Tag: The rich

  • The church, the rich and Easter

    There’s much we don’t take cognizance of at Easter, the most eventful festival in the Christian calendar. We discountenance its deep, bottomless sacrifice content and message and concentrate on a fleeting euphoric aftermath of Good Friday and Resurrection Day. On Saturday after the death on the tree at Calvary, we wait for the grave to give up its Dead, knowing the Scriptures must, of necessity be fulfilled. At the break of dawn the next day when the tomb can no longer retain its Tenant, it releases Him, to declare the ordained victory of life over death.

    We experience the passion on Friday. We stay in our closet that day, sanctimoniously grieving for the ‘exit’ of the Lord. We miss Him. On Saturday, you remain in the valley mourning for the second successive day. Finally, on Sunday, there will be a shaking of the bones in the sepulcher to free the crucified Son of God. The Saviour has dealt a death blow to death itself.

    But what has been man’s response over the ages? We dash back into the snare and stranglehold of the wily enemy of our soul. How? We go back into Satan’s subtle system of sins that moved the Man of Galilee to go to Calvary in the first place. How? We organize feasts where we go into unbridled revelry, an orgy of celebrations antithetical to all Easter stands for. Now, all this is opposed to the purpose of the Salvation the Creator worked out for fallen man.

    The perception of Easter as a time to abandon ourselves in festivities and reenact the wild displays of the mythological Greek gods at parties on Mount Olympus led by Bacchus himself has blinded the church and its leaders. It is drowning church and society as we seek excitement and fulfillment outside the template of sacrifice. We are slumbering, cuddling in the nest of complacency. We are carried away by the noxious feeling that after resurrection day, we can go to sleep, waking up dead and expecting another crucifixion.

    No! Easter is a call to self-abnegation. It’s a call to remember that without Good Friday, there would be no Easter Sunday; there would be no Resurrection Sunday. We must perpetually honour that day by a continuous abstemious life of sacrifice. If Christ’s selfless death brought life, we must not go back to habits and practices that lead to death.

    But some Christians in Nigeria would okay post-Good Friday and Easter Sunday feel-good assemblies and congregations, along with the rolling out of riotous riches by our clerics flaunting a flamboyant lifestyle. They say these are evidence that you are a possessor of the riches brought the believer by the Master’s death. They must exhibit their wealth as proof Jesus went to the Cross to bring the ‘abundant life’. Those who are His children can’t but go about as the ‘King’s seed’, with royal gait and arrogance.

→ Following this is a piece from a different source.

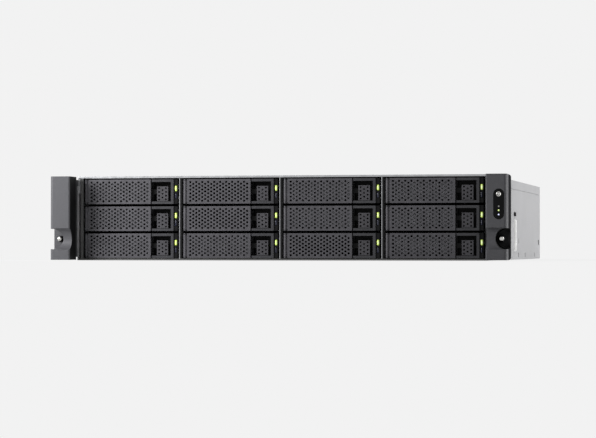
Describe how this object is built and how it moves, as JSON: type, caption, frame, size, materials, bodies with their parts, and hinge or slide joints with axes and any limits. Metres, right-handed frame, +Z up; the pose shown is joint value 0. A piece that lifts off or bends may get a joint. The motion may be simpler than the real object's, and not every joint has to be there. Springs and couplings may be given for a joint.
{
  "type": "rack storage server",
  "caption": "Rack-mount network storage server with hot-swap drive trays, swing-out tray levers, release tongues, screw-down rack ears and rear power modules.",
  "frame": {"origin": "middle of the footprint, on the underside of the case", "axes": "+Z up, -Y towards the viewer of the drive trays, +X to the viewer's right; +Y is the rear panel's side"},
  "size_m": [0.4826, 0.534, 0.088],
  "materials": {
    "case_steel": "satin light grey coat on sheet steel",
    "cage_steel": "dark zinc-plated sheet steel",
    "tray_plastic": "fine moulded grain",
    "lever_plastic": "fine moulded grain",
    "tongue_plastic": "fine moulded grain",
    "ear_plastic": "satin dark grey metallic coat",
    "bracket_steel": "dark grey coat on steel",
    "screw_steel": "bright nickel",
    "button_metal": "turned face",
    "window_black": "polished black",
    "board_laminate": "solder mask",
    "heatsink_aluminium": "extruded fins",
    "fan_plastic": "moulded",
    "module_steel": "zinc-plated sheet",
    "catch_plastic": "moulded green"
  },
  "bodies": {
    "chassis": {"chassis_base": "case_steel", "top_cover": "case_steel", "bay_cage": "cage_steel", "backplane": "board_laminate", "fan_frames": "fan_plastic", "mainboard": "board_laminate", "heatsink": "heatsink_aluminium", "memory_modules": "board_laminate", "rear_panel": "case_steel", "rack_brackets": "bracket_steel", "ear_cover_left": "ear_plastic", "ear_cover_right": "ear_plastic", "status_window": "window_black", "cover_screws": "screw_steel"},
    "fan_1": {"fan_rotor_1": "fan_plastic"},
    "fan_2": {"fan_rotor_2": "fan_plastic"},
    "fan_3": {"fan_rotor_3": "fan_plastic"},
    "module_1": {"power_module_1": "module_steel"},
    "module_catch_1": {"module_latch_1": "catch_plastic"},
    "module_2": {"power_module_2": "module_steel"},
    "module_catch_2": {"module_latch_2": "catch_plastic"},
    "screw_left": {"rack_screw_left": "screw_steel"},
    "screw_right": {"rack_screw_right": "screw_steel"},
    "button": {"power_button": "button_metal"},
    "tray_r1c1": {"tray_carrier_r1c1": "tray_plastic"},
    "lever_r1c1": {"tray_lever_r1c1": "lever_plastic"},
    "latch_r1c1": {"tray_latch_r1c1": "tongue_plastic"},
    "tray_r1c2": {"tray_carrier_r1c2": "tray_plastic"},
    "lever_r1c2": {"tray_lever_r1c2": "lever_plastic"},
    "latch_r1c2": {"tray_latch_r1c2": "tongue_plastic"},
    "tray_r1c3": {"tray_carrier_r1c3": "tray_plastic"},
    "lever_r1c3": {"tray_lever_r1c3": "lever_plastic"},
    "latch_r1c3": {"tray_latch_r1c3": "tongue_plastic"},
    "tray_r1c4": {"tray_carrier_r1c4": "tray_plastic"},
    "lever_r1c4": {"tray_lever_r1c4": "lever_plastic"},
    "latch_r1c4": {"tray_latch_r1c4": "tongue_plastic"},
    "tray_r2c1": {"tray_carrier_r2c1": "tray_plastic"},
    "lever_r2c1": {"tray_lever_r2c1": "lever_plastic"},
    "latch_r2c1": {"tray_latch_r2c1": "tongue_plastic"},
    "tray_r2c2": {"tray_carrier_r2c2": "tray_plastic"},
    "lever_r2c2": {"tray_lever_r2c2": "lever_plastic"},
    "latch_r2c2": {"tray_latch_r2c2": "tongue_plastic"},
    "tray_r2c3": {"tray_carrier_r2c3": "tray_plastic"},
    "lever_r2c3": {"tray_lever_r2c3": "lever_plastic"},
    "latch_r2c3": {"tray_latch_r2c3": "tongue_plastic"},
    "tray_r2c4": {"tray_carrier_r2c4": "tray_plastic"},
    "lever_r2c4": {"tray_lever_r2c4": "lever_plastic"},
    "latch_r2c4": {"tray_latch_r2c4": "tongue_plastic"},
    "tray_r3c1": {"tray_carrier_r3c1": "tray_plastic"},
    "lever_r3c1": {"tray_lever_r3c1": "lever_plastic"},
    "latch_r3c1": {"tray_latch_r3c1": "tongue_plastic"},
    "tray_r3c2": {"tray_carrier_r3c2": "tray_plastic"},
    "lever_r3c2": {"tray_lever_r3c2": "lever_plastic"},
    "latch_r3c2": {"tray_latch_r3c2": "tongue_plastic"},
    "tray_r3c3": {"tray_carrier_r3c3": "tray_plastic"},
    "lever_r3c3": {"tray_lever_r3c3": "lever_plastic"},
    "latch_r3c3": {"tray_latch_r3c3": "tongue_plastic"},
    "tray_r3c4": {"tray_carrier_r3c4": "tray_plastic"},
    "lever_r3c4": {"tray_lever_r3c4": "lever_plastic"},
    "latch_r3c4": {"tray_latch_r3c4": "tongue_plastic"}
  },
  "joints": [
    {"name": "fan_1_spin", "type": "hinge", "parent": "chassis", "child": "fan_1", "pos_m": [-0.14, -0.041, 0.044], "axis": [0, 1, 0], "continuous": true},
    {"name": "fan_2_spin", "type": "hinge", "parent": "chassis", "child": "fan_2", "pos_m": [0, -0.041, 0.044], "axis": [0, 1, 0], "continuous": true},
    {"name": "fan_3_spin", "type": "hinge", "parent": "chassis", "child": "fan_3", "pos_m": [0.14, -0.041, 0.044], "axis": [0, 1, 0], "continuous": true},
    {"name": "module_1_slide", "type": "slide", "parent": "chassis", "child": "module_1", "axis": [0, 1, 0], "range_m": [0, 0.17]},
    {"name": "module_1_catch", "type": "slide", "parent": "module_1", "child": "module_catch_1", "axis": [-1, 0, 0], "range_m": [0, 0.0025], "stiffness_N_per_m": 400},
    {"name": "module_2_slide", "type": "slide", "parent": "chassis", "child": "module_2", "axis": [0, 1, 0], "range_m": [0, 0.17]},
    {"name": "module_2_catch", "type": "slide", "parent": "module_2", "child": "module_catch_2", "axis": [-1, 0, 0], "range_m": [0, 0.0025], "stiffness_N_per_m": 400},
    {"name": "rack_screw_left_turn", "type": "hinge", "parent": "chassis", "child": "screw_left", "pos_m": [-0.23255, -0.247, 0.0222], "axis": [0, 1, 0], "continuous": true},
    {"name": "rack_screw_right_turn", "type": "hinge", "parent": "chassis", "child": "screw_right", "pos_m": [0.23255, -0.247, 0.0222], "axis": [0, 1, 0], "continuous": true},
    {"name": "power_button_press", "type": "slide", "parent": "chassis", "child": "button", "axis": [0, 1, 0], "range_m": [0, 0.0012], "stiffness_N_per_m": 500},
    {"name": "tray_r1c1_slide", "type": "slide", "parent": "chassis", "child": "tray_r1c1", "axis": [0, -1, 0], "range_m": [0, 0.15]},
    {"name": "lever_r1c1_swing", "type": "hinge", "parent": "tray_r1c1", "child": "lever_r1c1", "pos_m": [-0.20835, -0.2391, 0.07177], "axis": [0, 0, -1], "range_deg": [0, 75]},
    {"name": "latch_r1c1_slide", "type": "slide", "parent": "tray_r1c1", "child": "latch_r1c1", "axis": [1, 0, 0], "range_m": [0, 0.002], "stiffness_N_per_m": 300},
    {"name": "tray_r1c2_slide", "type": "slide", "parent": "chassis", "child": "tray_r1c2", "axis": [0, -1, 0], "range_m": [0, 0.15]},
    {"name": "lever_r1c2_swing", "type": "hinge", "parent": "tray_r1c2", "child": "lever_r1c2", "pos_m": [-0.10115, -0.2391, 0.07177], "axis": [0, 0, -1], "range_deg": [0, 75]},
    {"name": "latch_r1c2_slide", "type": "slide", "parent": "tray_r1c2", "child": "latch_r1c2", "axis": [1, 0, 0], "range_m": [0, 0.002], "stiffness_N_per_m": 300},
    {"name": "tray_r1c3_slide", "type": "slide", "parent": "chassis", "child": "tray_r1c3", "axis": [0, -1, 0], "range_m": [0, 0.15]},
    {"name": "lever_r1c3_swing", "type": "hinge", "parent": "tray_r1c3", "child": "lever_r1c3", "pos_m": [0.00605, -0.2391, 0.07177], "axis": [0, 0, -1], "range_deg": [0, 75]},
    {"name": "latch_r1c3_slide", "type": "slide", "parent": "tray_r1c3", "child": "latch_r1c3", "axis": [1, 0, 0], "range_m": [0, 0.002], "stiffness_N_per_m": 300},
    {"name": "tray_r1c4_slide", "type": "slide", "parent": "chassis", "child": "tray_r1c4", "axis": [0, -1, 0], "range_m": [0, 0.15]},
    {"name": "lever_r1c4_swing", "type": "hinge", "parent": "tray_r1c4", "child": "lever_r1c4", "pos_m": [0.11325, -0.2391, 0.07177], "axis": [0, 0, -1], "range_deg": [0, 75]},
    {"name": "latch_r1c4_slide", "type": "slide", "parent": "tray_r1c4", "child": "latch_r1c4", "axis": [1, 0, 0], "range_m": [0, 0.002], "stiffness_N_per_m": 300},
    {"name": "tray_r2c1_slide", "type": "slide", "parent": "chassis", "child": "tray_r2c1", "axis": [0, -1, 0], "range_m": [0, 0.15]},
    {"name": "lever_r2c1_swing", "type": "hinge", "parent": "tray_r2c1", "child": "lever_r2c1", "pos_m": [-0.20835, -0.2391, 0.0435], "axis": [0, 0, -1], "range_deg": [0, 75]},
    {"name": "latch_r2c1_slide", "type": "slide", "parent": "tray_r2c1", "child": "latch_r2c1", "axis": [1, 0, 0], "range_m": [0, 0.002], "stiffness_N_per_m": 300},
    {"name": "tray_r2c2_slide", "type": "slide", "parent": "chassis", "child": "tray_r2c2", "axis": [0, -1, 0], "range_m": [0, 0.15]},
    {"name": "lever_r2c2_swing", "type": "hinge", "parent": "tray_r2c2", "child": "lever_r2c2", "pos_m": [-0.10115, -0.2391, 0.0435], "axis": [0, 0, -1], "range_deg": [0, 75]},
    {"name": "latch_r2c2_slide", "type": "slide", "parent": "tray_r2c2", "child": "latch_r2c2", "axis": [1, 0, 0], "range_m": [0, 0.002], "stiffness_N_per_m": 300},
    {"name": "tray_r2c3_slide", "type": "slide", "parent": "chassis", "child": "tray_r2c3", "axis": [0, -1, 0], "range_m": [0, 0.15]},
    {"name": "lever_r2c3_swing", "type": "hinge", "parent": "tray_r2c3", "child": "lever_r2c3", "pos_m": [0.00605, -0.2391, 0.0435], "axis": [0, 0, -1], "range_deg": [0, 75]},
    {"name": "latch_r2c3_slide", "type": "slide", "parent": "tray_r2c3", "child": "latch_r2c3", "axis": [1, 0, 0], "range_m": [0, 0.002], "stiffness_N_per_m": 300},
    {"name": "tray_r2c4_slide", "type": "slide", "parent": "chassis", "child": "tray_r2c4", "axis": [0, -1, 0], "range_m": [0, 0.15]},
    {"name": "lever_r2c4_swing", "type": "hinge", "parent": "tray_r2c4", "child": "lever_r2c4", "pos_m": [0.11325, -0.2391, 0.0435], "axis": [0, 0, -1], "range_deg": [0, 75]},
    {"name": "latch_r2c4_slide", "type": "slide", "parent": "tray_r2c4", "child": "latch_r2c4", "axis": [1, 0, 0], "range_m": [0, 0.002], "stiffness_N_per_m": 300},
    {"name": "tray_r3c1_slide", "type": "slide", "parent": "chassis", "child": "tray_r3c1", "axis": [0, -1, 0], "range_m": [0, 0.15]},
    {"name": "lever_r3c1_swing", "type": "hinge", "parent": "tray_r3c1", "child": "lever_r3c1", "pos_m": [-0.20835, -0.2391, 0.01523], "axis": [0, 0, -1], "range_deg": [0, 75]},
    {"name": "latch_r3c1_slide", "type": "slide", "parent": "tray_r3c1", "child": "latch_r3c1", "axis": [1, 0, 0], "range_m": [0, 0.002], "stiffness_N_per_m": 300},
    {"name": "tray_r3c2_slide", "type": "slide", "parent": "chassis", "child": "tray_r3c2", "axis": [0, -1, 0], "range_m": [0, 0.15]},
    {"name": "lever_r3c2_swing", "type": "hinge", "parent": "tray_r3c2", "child": "lever_r3c2", "pos_m": [-0.10115, -0.2391, 0.01523], "axis": [0, 0, -1], "range_deg": [0, 75]},
    {"name": "latch_r3c2_slide", "type": "slide", "parent": "tray_r3c2", "child": "latch_r3c2", "axis": [1, 0, 0], "range_m": [0, 0.002], "stiffness_N_per_m": 300},
    {"name": "tray_r3c3_slide", "type": "slide", "parent": "chassis", "child": "tray_r3c3", "axis": [0, -1, 0], "range_m": [0, 0.15]},
    {"name": "lever_r3c3_swing", "type": "hinge", "parent": "tray_r3c3", "child": "lever_r3c3", "pos_m": [0.00605, -0.2391, 0.01523], "axis": [0, 0, -1], "range_deg": [0, 75]},
    {"name": "latch_r3c3_slide", "type": "slide", "parent": "tray_r3c3", "child": "latch_r3c3", "axis": [1, 0, 0], "range_m": [0, 0.002], "stiffness_N_per_m": 300},
    {"name": "tray_r3c4_slide", "type": "slide", "parent": "chassis", "child": "tray_r3c4", "axis": [0, -1, 0], "range_m": [0, 0.15]},
    {"name": "lever_r3c4_swing", "type": "hinge", "parent": "tray_r3c4", "child": "lever_r3c4", "pos_m": [0.11325, -0.2391, 0.01523], "axis": [0, 0, -1], "range_deg": [0, 75]},
    {"name": "latch_r3c4_slide", "type": "slide", "parent": "tray_r3c4", "child": "latch_r3c4", "axis": [1, 0, 0], "range_m": [0, 0.002], "stiffness_N_per_m": 300}
  ]
}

    How else are we to identify them if they are not distinguished and set apart from the common people by the wealth displayed at their immoderate feasts? Those who organize these gatherings at Easter would always ask the poor to come for the crumbs on offer. The deprived of the society are quick to take the bait, seeing it as an opportunity to have a ‘feel’ of the season and indirectly eat of the ‘national cake’ through the friends of the government. For indeed in Nigeria, as elsewhere in capitalist settings, all wealth comes from the state. The labour of the people create wealth. Millionaires and their cousin billionaires are a creation of their cronies in power. They don’t spring from nowhere.

    It is the involvement of these state and church-assisted patricians in the celebration of such festivals as Easter and Christmas that inject them with the Dionysian characteristics of ancient Grecian orgies. Otherwise, where would a plebeian, scavenging to survive and feed his family, get the loose resources for loose seasonal parties?

    Therefore the social parties the nation witnessed across the country on Easter Sunday along with all other secular and so-called religious ones constitute an abominable disavowal of what Jesus stood for. He was (and remains so) a friend of the poor, the deprived and the denied. But the wealthy class and their parties alienate this class of the citizens. You can’t claim to celebrate Jesus if you won’t be friends with His friends, the poor of the community.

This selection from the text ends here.